1.      What three conclusions had David come to realize in verse 8? (David’s life had meaning; God’s love is eternal; and God would complete what He had begun in David’s life.)

2.      How does enduring a danger or a trial make a person more aware of God’s will and working in his or her life? (What we believe about God shapes how much we let Him guide us.)

3.      How does enduring it foster a thankful attitude?

4.      How has God’s extended hand equipped you to manage danger, anger, or unexpected obstacles?

5.      How can we work for God’s purpose despite setbacks? (God is very practical and will use many means to help us fulfill our purposes in Him.)

Summarize and Challenge!


Looking back over these eight verses actions for which the psalmist was thankful are: God’s constant love, constant truth, answering prayer, increasing strength, noting the humble, recognizing haughtiness, helping with anger from enemies, extending His strong hand, fulfilling His purpose, and eternal love.

1.      What are some ways we can develop a truly thankful attitude toward God?

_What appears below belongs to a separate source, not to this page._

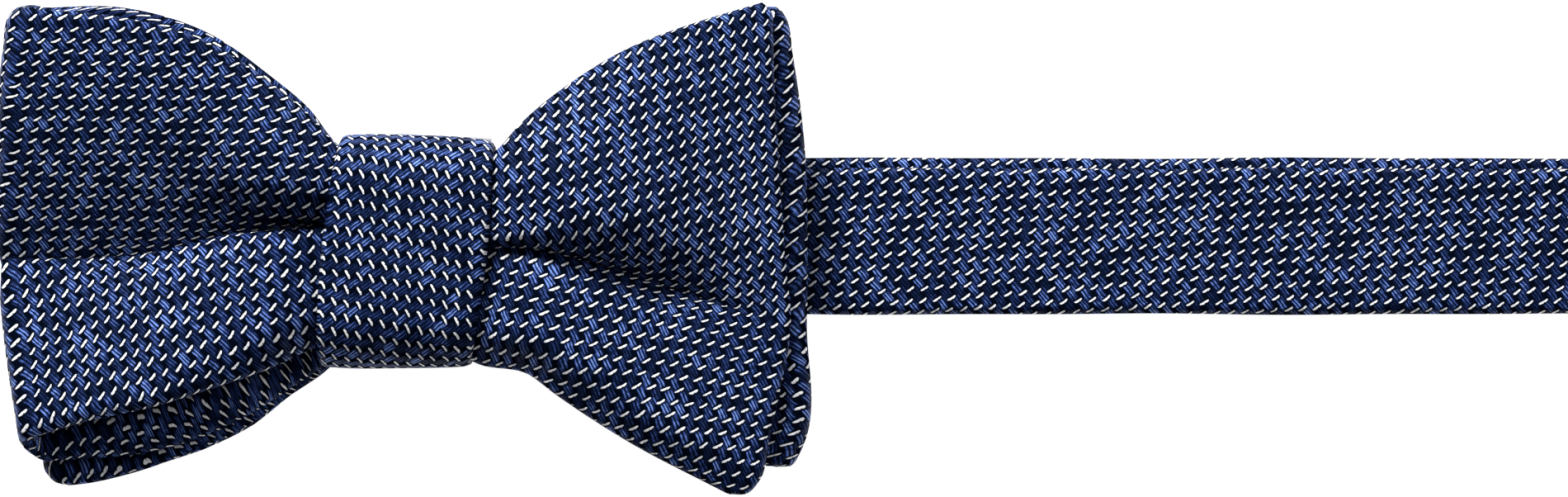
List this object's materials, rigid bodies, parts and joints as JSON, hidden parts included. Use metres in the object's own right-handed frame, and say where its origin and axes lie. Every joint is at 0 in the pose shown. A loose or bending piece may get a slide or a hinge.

2.      How can we express joyful thanks to God when we feel grumpy, entitled, frustrated, or otherwise unthankful?

We know the “church answers,” but still struggle to choose thankfulness.

Like David, we can choose “I will” with such actions as naming elements to be thankful for even amidst the junk, talking to God about our frustrations and knowing He’s been there, or by taking “every thought captive to obey Christ” (2 Cor. 10:5).


We give thanks to God not for everything, but “in everything” (1 Thess. 5:18). This can only be done through the power of God’s Spirit!


Our challenge: Create a habit that will ensure regular thankfulness to God. Will it be a dialogue with Him while taking your shower, a calendar reminder, or something else?


Make thankfulness and praise to God a lifestyle!